In SciPy optimization, we can use minimize function to optimize multivariable problem. SciPy minimize provides many algorithms to perform optimization, such as 'BFGS' and 'SLSQP'. We can specify which algorithm to use in the attribute method. Note three things:

  • Every method can have its own option settings, for example, maximum iteration and tolerance. We refer to SciPy Optimize API reference for more details.
  • Not every method can solve the same problem. For example, BFGS can only solve unconstrained optimization. For constrained optimization, SciPy provides three methods: 'trust-constr' , 'SLSQP' and 'COBYLA'. The default method for constrained optimization is 'SLSQP'. For more details about unconstrained and constrained optimization, we refer to Optimization User Guide.
  • The constraints in SciPy can be formulated as LinearConstraint and NonlinearConstraint.

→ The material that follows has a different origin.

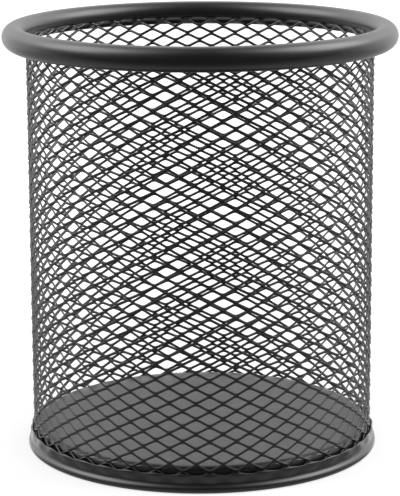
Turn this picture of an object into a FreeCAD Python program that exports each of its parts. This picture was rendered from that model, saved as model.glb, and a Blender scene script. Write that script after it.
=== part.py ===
"""Round pen cup: an expanded-steel wall between a tubular rim and a pressed base pan.

Millimetres, +Z up. The origin is on the cup's axis, in the plane it stands on, and
the front of the cup faces -Y. Three pieces, each in a node of its own: rim_tube,
mesh_wall and base_pan. Nothing moves.
"""
import FreeCAD, Part
import math
import os

from FreeCAD import Vector

# Rim: a closed ring of round steel tube, drawn solid because nothing opens it.
RIM_DIAMETER = 90.0             # over the outside of the tube
RIM_TUBE_DIAMETER = 5.5
OVERALL_HEIGHT = 98.6

# Wall: one sheet of expanded steel rolled into a cylinder. A strand lies tilted in
# the sheet, so that one long corner of it stands out as a ridge.
WELD_ANGLE = 15.5               # degrees below straight inwards where it meets the tube
WALL_DEPTH = 1.2                # from a strand's ridge to its foot
REAL_DIAMONDS_AROUND = 41       # in one row of the real sheet
REAL_DIAMOND_HEIGHT = 3.45
STRANDS_MERGED = 2              # one modelled strand stands for this many real ones
OPENING_SHARE = 0.80            # of a diamond's height, the rest is its strands
FIRST_BOND_HEIGHT = 1.1         # where two strands join, nearest the front's foot
FIRST_BOND_ANGLE = 2.5          # degrees from the front, towards +X

# Base pan: a disc pressed from sheet. Its floor ends in a rounded shoulder, then it
# folds into a channel for the wall's lower edge and a skirt round the outside.
PAN_SHEET = 0.4
BEAD_OVERHANG = 1.15            # from the wall's ridges out to the foot's widest line
FLOOR_HEIGHT = 5.6              # upper face of the floor
SHOULDER_RADIUS = 1.4
SKIRT_HEIGHT = 4.4
BEAD_RADIUS = 0.55              # roll at the foot, which the cup stands on
CREASE_ANGLE = 57.0             # degrees up the bead at which the skirt starts
CREASE_DEPTH = 0.2              # step from the bead out to the skirt

# Fits
CHANNEL_CLEARANCE = 0.1         # from the wall to either side of the pan's channel
SEAT_GAP = 0.2                  # from the wall's ends to the pan and to the tube

FRONT_ANGLE = -90.0             # degrees from +X
TUBE_FLAT_ANGLE = 30.0          # degrees of the tube's section that one flat takes
PAN_FLAT_ANGLE = 90.0           # the same at most, on the bends of the pan's sheet
UP = Vector(0, 0, 1)
CENTRE = Vector(0, 0, 0)

# Sizes that follow from those above
tube_radius = RIM_TUBE_DIAMETER / 2
rim_radius = RIM_DIAMETER / 2 - tube_radius
tube_height = OVERALL_HEIGHT - tube_radius
weld = math.radians(WELD_ANGLE)
ridge_radius = rim_radius - tube_radius * math.cos(weld)
foot_radius = ridge_radius - WALL_DEPTH
columns = round(REAL_DIAMONDS_AROUND / STRANDS_MERGED)
diamond_height = REAL_DIAMOND_HEIGHT * STRANDS_MERGED
half_column = math.pi / columns
opening_reach = OPENING_SHARE * ridge_radius / foot_radius
half_opening = OPENING_SHARE * diamond_height / 2
wall_bottom = PAN_SHEET + SEAT_GAP
wall_top = tube_height - tube_radius * math.sin(weld) - SEAT_GAP


# ---------------------------------------------------------------- turned profiles

def at(radius, height):
    """A point of a profile that is turned round the cup's axis."""
    return Vector(radius, 0, height)


def bend(centre, radius, start, end, longest_flat):
    """Points round a bend, its angles taken from outwards, joined by short flats."""
    flats = math.ceil(abs(end - start) / longest_flat)
    angles = [math.radians(start + (end - start) * step / flats)
              for step in range(flats + 1)]
    return [centre + at(radius * math.cos(angle), radius * math.sin(angle))
            for angle in angles]


def turned(profile):
    """The solid that a closed profile makes in one turn round the axis."""
    return flat_face(profile).revolve(CENTRE, UP, 360).Solids[0]


def flat_face(corners):
    """A flat face between corners given in order round it."""
    return Part.Face(Part.makePolygon(corners + corners[:1]))


# ---------------------------------------------------------------- rim

def rim_tube():
    """The ring of tube that the wall's upper edge is welded under."""
    section = bend(at(rim_radius, tube_height), tube_radius, 0, 360, TUBE_FLAT_ANGLE)
    return turned(section[:-1])


# ---------------------------------------------------------------- mesh wall
#
# The sheet is folded along upright lines half a diamond apart, so every strand is
# straight between two lines and all its faces are flat. Bonds and openings take
# turns up each line, and neighbouring lines are half a diamond out of step.

def on_line(index, radius, height, towards=0.0):
    """A point on a fold line, or a share of the way to the next line on either side."""
    turn = math.radians(FRONT_ANGLE + FIRST_BOND_ANGLE) + index * half_column
    next_turn = turn + math.copysign(half_column, towards)
    point = Vector(radius * math.cos(turn), radius * math.sin(turn), height)
    beside = Vector(radius * math.cos(next_turn), radius * math.sin(next_turn), height)
    return point + (beside - point) * abs(towards)


def lattice_rows():
    """Height of the lowest opening on even lines, and how many rows there are.

    The lattice runs past both ends of the wall and is trimmed to it afterwards.
    """
    lowest = FIRST_BOND_HEIGHT - diamond_height / 2
    lowest -= math.ceil((lowest - wall_bottom) / diamond_height) * diamond_height
    rows = math.ceil((wall_top - lowest) / diamond_height + 0.5)
    return lowest, rows


def opening_heights(index):
    """Heights of the openings' centres on one fold line."""
    lowest, rows = lattice_rows()
    out_of_step = diamond_height / 2 if index % 2 else 0.0
    return [lowest + out_of_step + row * diamond_height for row in range(rows)]


def opening_slopes(index, height):
    """The four faces that slope from the ridges round an opening to its edge."""
    return [flat_face([on_line(index, ridge_radius, height + up * diamond_height / 2),
                       on_line(index + side, ridge_radius, height),
                       on_line(index, foot_radius, height, side * opening_reach),
                       on_line(index, foot_radius, height + up * half_opening)])
            for side in (-1, 1) for up in (-1, 1)]


def opening_edges(index, side):
    """The openings' edges on one side of a fold line, as one zigzag from below."""
    edge = []
    for height in opening_heights(index):
        edge.append(on_line(index, foot_radius, height - half_opening))
        edge.append(on_line(index, foot_radius, height, side * opening_reach))
        edge.append(on_line(index, foot_radius, height + half_opening))
    return edge


def strand_feet(index, below, above):
    """The inner face of every strand between a fold line and the next."""
    return flat_face([on_line(index, foot_radius, below)]
                     + opening_edges(index, 1)
                     + [on_line(index, foot_radius, above),
                        on_line(index + 1, foot_radius, above)]
                     + opening_edges(index + 1, -1)[::-1]
                     + [on_line(index + 1, foot_radius, below)])


def blank_end(index, limit, end, outwards):
    """The outer and end faces beyond the last openings, which the trimming removes."""
    past = outwards * diamond_height / 2
    last, next_last = opening_heights(index)[end], opening_heights(index + 1)[end]
    return [flat_face([on_line(index, ridge_radius, limit),
                       on_line(index + 1, ridge_radius, limit),
                       on_line(index + 1, ridge_radius, next_last + past),
                       on_line(index, ridge_radius, last + past)]),
            flat_face([on_line(index, ridge_radius, limit),
                       on_line(index + 1, ridge_radius, limit),
                       on_line(index + 1, foot_radius, limit),
                       on_line(index, foot_radius, limit)])]


def mesh_wall():
    """The lattice of ridged strands, sheared off at the wall's two ends."""
    lowest, rows = lattice_rows()
    below = lowest - diamond_height
    above = lowest + (rows + 1) * diamond_height
    faces = []
    for index in range(2 * columns):
        for height in opening_heights(index):
            faces += opening_slopes(index, height)
        faces.append(strand_feet(index, below, above))
        faces += blank_end(index, below, 0, -1)
        faces += blank_end(index, above, -1, 1)
    shell = Part.Shell(faces)
    shell.sewShape()
    between_ends = Part.makeCylinder(RIM_DIAMETER, wall_top - wall_bottom,
                                     Vector(0, 0, wall_bottom), UP)
    sheared = Part.Solid(shell).common(between_ends)
    return max(sheared.Solids, key=lambda solid: solid.Volume)


# ---------------------------------------------------------------- base pan

def base_pan():
    """Floor, shoulder, channel and skirt, turned from one profile of the sheet."""
    channel_inside = foot_radius * math.cos(half_column / 2) - CHANNEL_CLEARANCE
    skirt_inside = ridge_radius + CHANNEL_CLEARANCE
    shoulder_centre = at(channel_inside - SHOULDER_RADIUS, FLOOR_HEIGHT - SHOULDER_RADIUS)
    bead_centre = at(ridge_radius + BEAD_OVERHANG - BEAD_RADIUS, BEAD_RADIUS)
    bead = bend(bead_centre, BEAD_RADIUS, -90, CREASE_ANGLE, PAN_FLAT_ANGLE)
    skirt_foot = bead[-1] + at(CREASE_DEPTH, CREASE_DEPTH)
    lip_outside = at(skirt_inside + PAN_SHEET, SKIRT_HEIGHT)
    lip_inside = at(skirt_inside, SKIRT_HEIGHT)

    under = [at(0, FLOOR_HEIGHT - PAN_SHEET),
             at(shoulder_centre.x, FLOOR_HEIGHT - PAN_SHEET),
             at(channel_inside - PAN_SHEET, shoulder_centre.z),
             at(channel_inside - PAN_SHEET, 0)]
    skirt = [skirt_foot, lip_outside, lip_inside]
    channel = [at(bead_centre.x, PAN_SHEET), at(channel_inside, PAN_SHEET)]
    floor = bend(shoulder_centre, SHOULDER_RADIUS, 0, 90, PAN_FLAT_ANGLE) + [at(0, FLOOR_HEIGHT)]
    return turned(under + bead + skirt + channel + floor)


PIECES = {"rim_tube": rim_tube, "mesh_wall": mesh_wall, "base_pan": base_pan}

os.makedirs("parts", exist_ok=True)
for name, make in PIECES.items():
    piece = make()
    piece.exportStep("parts/" + name + ".step")
    print(name, "valid" if piece.isValid() else "NOT VALID", round(piece.Volume, 1), "mm3")
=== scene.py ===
import math

import bmesh
import bpy
from bpy.props import FloatProperty, FloatVectorProperty, IntProperty, PointerProperty
from mathutils import Matrix, Vector


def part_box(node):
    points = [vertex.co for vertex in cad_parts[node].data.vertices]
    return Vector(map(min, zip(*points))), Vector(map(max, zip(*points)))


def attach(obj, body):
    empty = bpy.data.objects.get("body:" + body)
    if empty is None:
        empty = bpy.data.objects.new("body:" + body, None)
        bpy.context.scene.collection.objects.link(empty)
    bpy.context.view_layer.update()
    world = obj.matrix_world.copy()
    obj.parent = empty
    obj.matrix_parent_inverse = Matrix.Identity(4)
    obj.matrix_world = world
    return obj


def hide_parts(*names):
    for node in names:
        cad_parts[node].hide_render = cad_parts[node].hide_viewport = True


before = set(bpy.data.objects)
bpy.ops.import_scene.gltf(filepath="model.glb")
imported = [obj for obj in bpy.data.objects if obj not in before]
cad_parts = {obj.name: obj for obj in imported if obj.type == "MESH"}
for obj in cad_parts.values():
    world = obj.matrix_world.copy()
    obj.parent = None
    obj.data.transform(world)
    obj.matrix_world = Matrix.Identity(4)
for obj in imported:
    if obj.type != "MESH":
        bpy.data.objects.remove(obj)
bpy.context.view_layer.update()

bl_info = {
    "name": "Mesh Pen Cup",
    "version": (1, 0, 0),
    "blender": (4, 5, 0),
    "location": "View3D > Sidebar > Pen Cup",
    "description": "A round pen cup of black expanded metal with a tubular rim and a "
                   "pressed base pan",
    "category": "Add Mesh",
}

MM = 0.001
ON_AXIS = 1e-9          # a smaller radius is the axis itself
RING_INSET = 0.01 * MM  # keeps the ring's corners inside the CAD's box
RIDGE_OUTSET = 0.03 * MM                    # of the wall's ridges past their box's side
RIM_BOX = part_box("rim_tube")
WALL_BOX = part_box("mesh_wall")
PAN_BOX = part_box("base_pan")


# ---------------------------------------------------------------- settings

def length(name, description, default):
    """A property for a length, in metres."""
    return FloatProperty(name=name, description=description, default=default,
                         unit="LENGTH", subtype="DISTANCE", precision=5)


def angle(name, description, default):
    """A property for an angle, in radians."""
    return FloatProperty(name=name, description=description, default=default,
                         unit="ROTATION", subtype="ANGLE")


def count(name, description, default, least):
    """A property for a whole number."""
    return IntProperty(name=name, description=description, default=default, min=least)


def grey_tone(name, description, grey, blue=1.06):
    """A property for a grey, its blue a little stronger unless that is given as 1."""
    return FloatVectorProperty(name=name, description=description, subtype="COLOR",
                               size=4, min=0, max=1,
                               default=(grey, grey, grey * blue, 1))


class RimSettings(bpy.types.PropertyGroup):
    """The ring of tube round the mouth."""

    outer_radius: length("Outer Radius", "From the axis to the outside of the tube",
                         RIM_BOX[1][0] - RING_INSET)
    tube_radius: length("Tube Radius", "Of the round tube",
                        (RIM_BOX[1][2] - RIM_BOX[0][2]) / 2)
    top: length("Top", "Height of the tube's top over the table", RIM_BOX[1][2])
    steps_per_bond: count("Steps per Bond", "Faces round the ring for each bond", 8, 4)
    bond_angle: angle("Bond Angle", "Of a bond in the rim, from the front",
                      math.radians(176.26))
    tube_steps: count("Steps of Tube", "Faces round the tube", 36, 8)
    paint: grey_tone("Paint", "Colour of the rim's coat", 0.0068)


class WallSettings(bpy.types.PropertyGroup):
    """The wall of expanded steel."""

    radius: length("Radius", "Over the ridges, at the foot", WALL_BOX[1][0] + RIDGE_OUTSET)
    flare: length("Flare", "How much the radius grows up to the top", 0.16 * MM)
    bottom: length("Bottom", "Height of the wall's lower edge", WALL_BOX[0][2])
    top: length("Top", "Height of the wall's upper edge", WALL_BOX[1][2])
    diamonds: count("Diamonds Around", "In one row", 41, 8)
    diamond_height: length("Diamond Height", "Between bonds, one above the other",
                           3.4512 * MM)
    strand_width: length("Strand Width", "The sheet's cut width", 0.65 * MM)
    strand_thickness: length("Strand Thickness", "The sheet's own thickness", 0.42 * MM)
    lean: angle("Lean", "Of the strands' width, from upright towards outwards",
                math.radians(31))
    bond_share: FloatProperty(name="Bond Share", subtype="FACTOR", min=0, max=0.4,
                              description="Half of a bond's length against that of half "
                                          "a diamond", default=0.08)
    bond_angle: angle("First Bond Angle", "From the front, to the right",
                      math.radians(2.492))
    bond_height: length("First Bond Height", "Nearest the front's foot", 1.0976 * MM)
    unevenness: length("Unevenness", "How far the rolled sheet strays", 0.07 * MM)
    paint: grey_tone("Paint", "Colour of the wall's coat", 0.011)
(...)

The objective should be a scalar. The decision variable is a 1d array. So the Jacobian is also a 1d array.

The constraints’ Jacobian should be a $(m\times n)$ sparse matrix. We can from scipy.sparse import csr_matrix.

Note that SciPy optimization also provides other useful tools such as global optimization, root finding, least square fitting, linear programming, assignment problem. We can simply use existing APIs. There is no need to reformulate these problems to optimization problems and use minimize.